Jesus died as a tortured
and cruelly executed criminal. People would curse his memory. People would
curse his followers. People may curse us. What looked like a curse in the form
of a cross was and is, really, an infinite love that is stronger than any sin,
stronger than all evil combined, stronger than Hell and all its forces,
stronger than death, stronger than the universe.
The cross and the
resurrection of Jesus turn failure into victory and salvation. Carry that on
your back. Carry that in your heart. Do it, and you may change lives even because
you fail.
True forgiveness is
infinitely greater than the words that say, “You are forgiven”. Forgiveness is
power, and healing, and life. The blood of the cross is stronger than any
failure and Jesus calls to us to come to his cross and be forgiven. Come to the
cross and be healed. Stop living by what you think of yourself. Start living in
the life that comes from that cross. It’s new every day, every moment.
When I was twenty I wrote
a poem a little bit about this. I’ve made some changes.

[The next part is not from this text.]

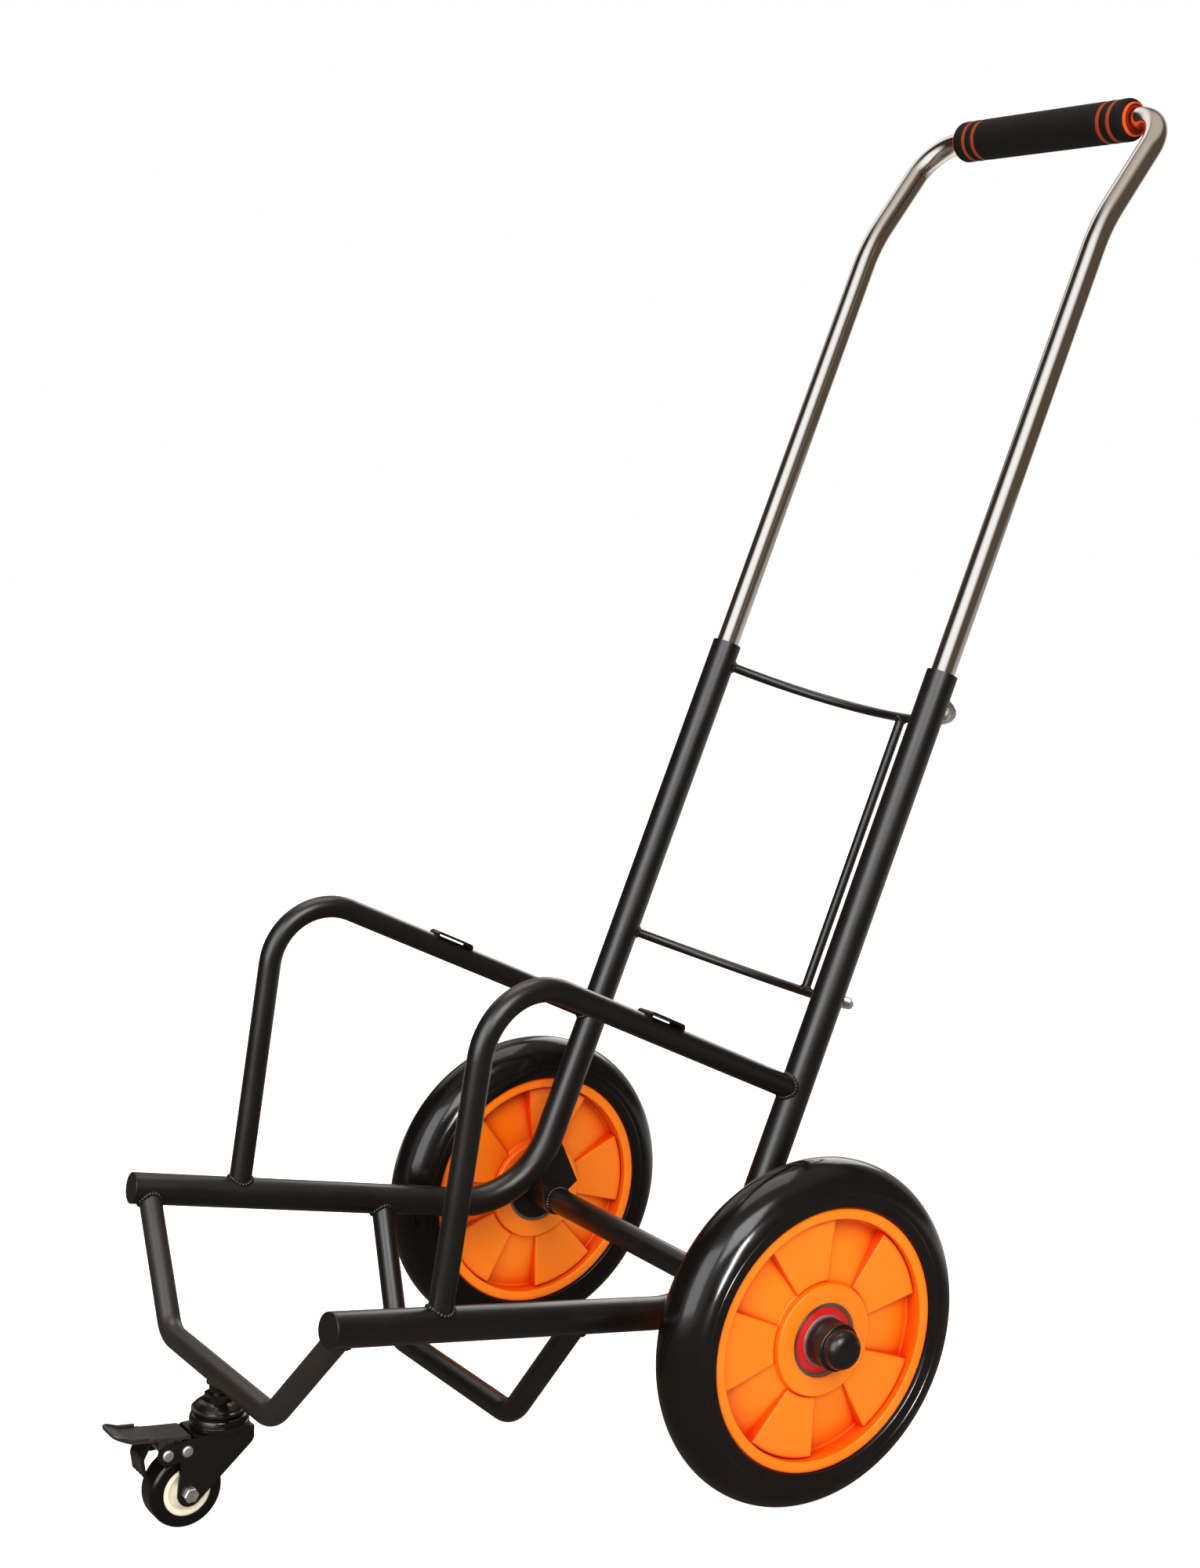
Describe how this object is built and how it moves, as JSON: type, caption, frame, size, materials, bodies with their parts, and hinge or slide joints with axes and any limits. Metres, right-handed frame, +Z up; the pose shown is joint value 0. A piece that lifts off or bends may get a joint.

But here’s how it goes.
Lord, if I seem a fool, disaster-prone,
And powerless to hold true to your will,
To keep that faithful path you’ve given me,
Inherit all the joy that I’m assured
Can be mine if I’m faithful to the end;
If I, in folly, trip along the way,
Fall face down in the dust along the road
And seem, to all the world, cut off from you;
By my sad failure severed from the prize;
Yet, Lord, I pray that, by some mystery,
Your humbleness would take my vanity,
Transforming it to something like your cross,
Which fooled the world by looking like defeat,
And yet redemption brought. You seemed a fool…
Make me a fool for you.
Dennis Evans, written in spring 1973, revised.